OCR-D / ocrd_tesserocr

Run tesseract with the tesserocr bindings with @OCR-D's interfaces
MIT License
39 stars 11 forks source link

image_from_page / image_from_segment: Need for workspace? #65

Closed kba closed 5 years ago

kba commented 5 years ago

https://github.com/OCR-D/ocrd_tesserocr/blob/04b6fbc1a94d59dcbe6bd6962c7c31d236b9352c/ocrd_tesserocr/common.py#L170

Can we change the signatures of these methods to avoid relying on the workspace?

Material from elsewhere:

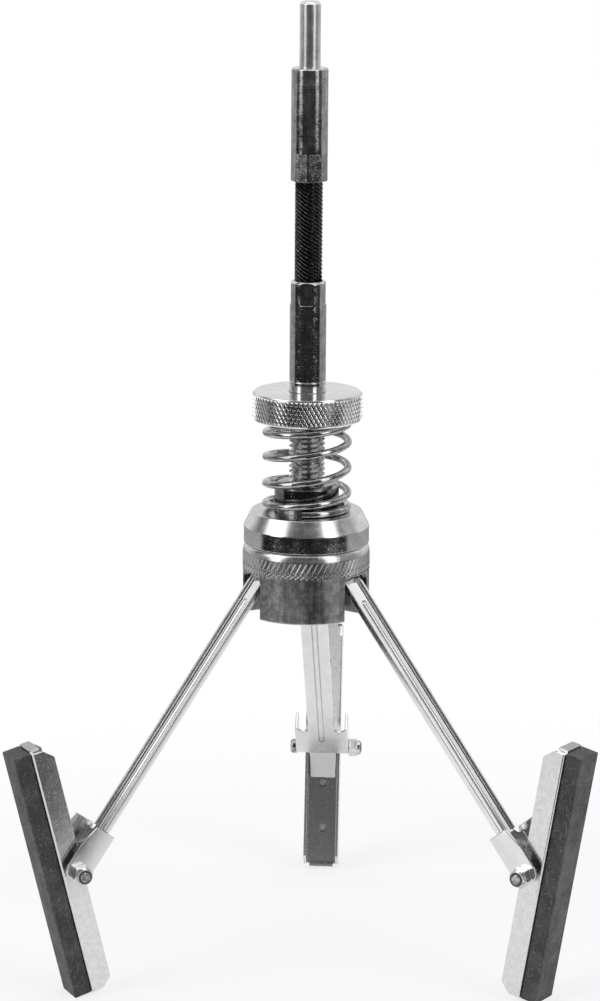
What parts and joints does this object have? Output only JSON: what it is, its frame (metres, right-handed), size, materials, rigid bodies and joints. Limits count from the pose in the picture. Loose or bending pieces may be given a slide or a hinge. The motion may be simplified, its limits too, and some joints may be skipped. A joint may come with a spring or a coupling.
{
  "type": "cylinder hone",
  "caption": "Spring-loaded cylinder hone for a hand drill, with a flexible drive shaft and hinged arms that press pivoting abrasive stones against a bore.",
  "frame": {"origin": "on the hone's axis at the shoulder under the drive shank, where a drill chuck stops", "axes": "+Z along the drive shank towards the drill; the rear leg points along +Y, the others at 210 and 330 degrees from +X"},
  "size_m": [0.226, 0.1979, 0.3798],
  "materials": {
    "satin_steel": "fine satin, bright zinc plate",
    "chrome": "polished, bright nickel plate",
    "dark_chrome": "polished, darker plate",
    "hub_steel": "satin, plated over turned and milled steel",
    "flex_black": "black, slight gloss",
    "stone": "fine dark grey abrasive grain"
  },
  "bodies": {
    "shank": {"drive_shank": "satin_steel", "flex_core": "flex_black", "flex_winding": "flex_black"},
    "spindle": {"spindle": "satin_steel", "hub": "hub_steel", "arm_pin_rear": "satin_steel", "arm_pin_left": "satin_steel", "arm_pin_right": "satin_steel"},
    "nut_carrier": {"tension_spring": "chrome"},
    "nut": {"tension_nut": "satin_steel"},
    "cap": {"pressure_cap": "chrome", "guide_bush": "dark_chrome"},
    "rear_arm": {"arm_rear": "chrome", "pivot_bolt_rear": "satin_steel", "pivot_nut_rear": "satin_steel"},
    "rear_holder": {"stone_holder_rear": "chrome", "stone_rear": "stone"},
    "left_arm": {"arm_left": "chrome", "pivot_bolt_left": "satin_steel", "pivot_nut_left": "satin_steel"},
    "left_holder": {"stone_holder_left": "chrome", "stone_left": "stone"},
    "right_arm": {"arm_right": "chrome", "pivot_bolt_right": "satin_steel", "pivot_nut_right": "satin_steel"},
    "right_holder": {"stone_holder_right": "chrome", "stone_right": "stone"}
  },
  "joints": [
    {"name": "flex_bend", "type": "hinge", "parent": "shank", "child": "spindle", "pos_m": [0, 0, -0.0622], "axis": [0, 1, 0], "range_deg": [-30, 30], "stiffness_Nm_per_rad": 8, "deforming": ["flex_winding", "flex_core"]},
    {"name": "arm_spread", "type": "hinge", "parent": "spindle", "child": "rear_arm", "pos_m": [0, 0.0174, -0.1881], "axis": [1, 0, 0], "range_deg": [-38, 0], "stiffness_Nm_per_rad": 0.19, "springref_deg": 42.4},
    {"name": "rear_stone_align", "type": "hinge", "parent": "rear_arm", "child": "rear_holder", "pos_m": [0, 0.10536, -0.29868], "axis": [1, 0, 0], "range_deg": [0, 49.6]},
    {"name": "left_arm_follow", "type": "hinge", "parent": "spindle", "child": "left_arm", "pos_m": [-0.01507, -0.0087, -0.1881], "axis": [-0.5, 0.866, 0], "range_deg": [-35.7, 0]},
    {"name": "left_stone_align", "type": "hinge", "parent": "left_arm", "child": "left_holder", "pos_m": [-0.08648, -0.04993, -0.30285], "axis": [-0.5, 0.866, 0], "range_deg": [0, 49.6]},
    {"name": "right_arm_follow", "type": "hinge", "parent": "spindle", "child": "right_arm", "pos_m": [0.01507, -0.0087, -0.1881], "axis": [-0.5, -0.866, 0], "range_deg": [-39.6, 0]},
    {"name": "right_stone_align", "type": "hinge", "parent": "right_arm", "child": "right_holder", "pos_m": [0.09307, -0.05373, -0.29697], "axis": [-0.5, -0.866, 0], "range_deg": [0, 49.6]},
    {"name": "cap_lift", "type": "slide", "parent": "spindle", "child": "cap", "axis": [0, 0, 1], "range_m": [0, 0.0037]},
    {"name": "nut_travel", "type": "slide", "parent": "spindle", "child": "nut_carrier", "axis": [0, 0, 1], "range_m": [-0.012, 0], "deforming": ["tension_spring"]},
    {"name": "nut_turn", "type": "hinge", "parent": "nut_carrier", "child": "nut", "pos_m": [0, 0, -0.13], "axis": [0, 0, 1], "range_deg": [-2161, 0]}
  ],
  "couplings": [
    {"joint": "left_arm_follow", "follows": "arm_spread", "ratio": 0.9263},
    {"joint": "right_arm_follow", "follows": "arm_spread", "ratio": 1.0289},
    {"joint": "cap_lift", "follows": "arm_spread", "m_per_rad": -0.0054},
    {"joint": "nut_turn", "follows": "nut_travel", "rad_per_m": 3141.6},
    {"joint": "rear_stone_align", "follows": "arm_spread", "ratio": -1.2921},
    {"joint": "left_stone_align", "follows": "arm_spread", "ratio": -1.2921},
    {"joint": "right_stone_align", "follows": "arm_spread", "ratio": -1.2921}
  ]
}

AFAICS the workspace is only required to access the resolver for accessing images as PIL Image. Does the convenience of not having to worry about retrieving remote URL and caching images outweigh the benefits of having all these utility methods in ocrd_utils?

Not sure about the consequences but before I investigate further, do you think it would be worth it to have these functions in ocrd_utils rather than as methods of Workspace?

kba commented 5 years ago

Or we could of course keep their signatures as-is and use them as functions rather than methods.

bertsky commented 5 years ago

Or we could of course keep their signatures as-is and use them as functions rather than methods.

Exactly. That would be the only alternative I can see. (Or some variant like passing the workspace's resolver instead of the workspace.)

Does the convenience of not having to worry about retrieving remote URL and caching images outweigh the benefits of having all these utility methods in ocrd_utils?

Yes, I would think so. These functions are, after all, far more complex and Processor-centric than anything in ocrd_utils. Plus this gives the chance of deprecating the use of workspace.resolve_image_as_pil.

bertsky commented 5 years ago

Also goes for save_image_file BTW.

bertsky commented 5 years ago

Closing as OCR-D/core#268 already chose to keep the Workspace method signature.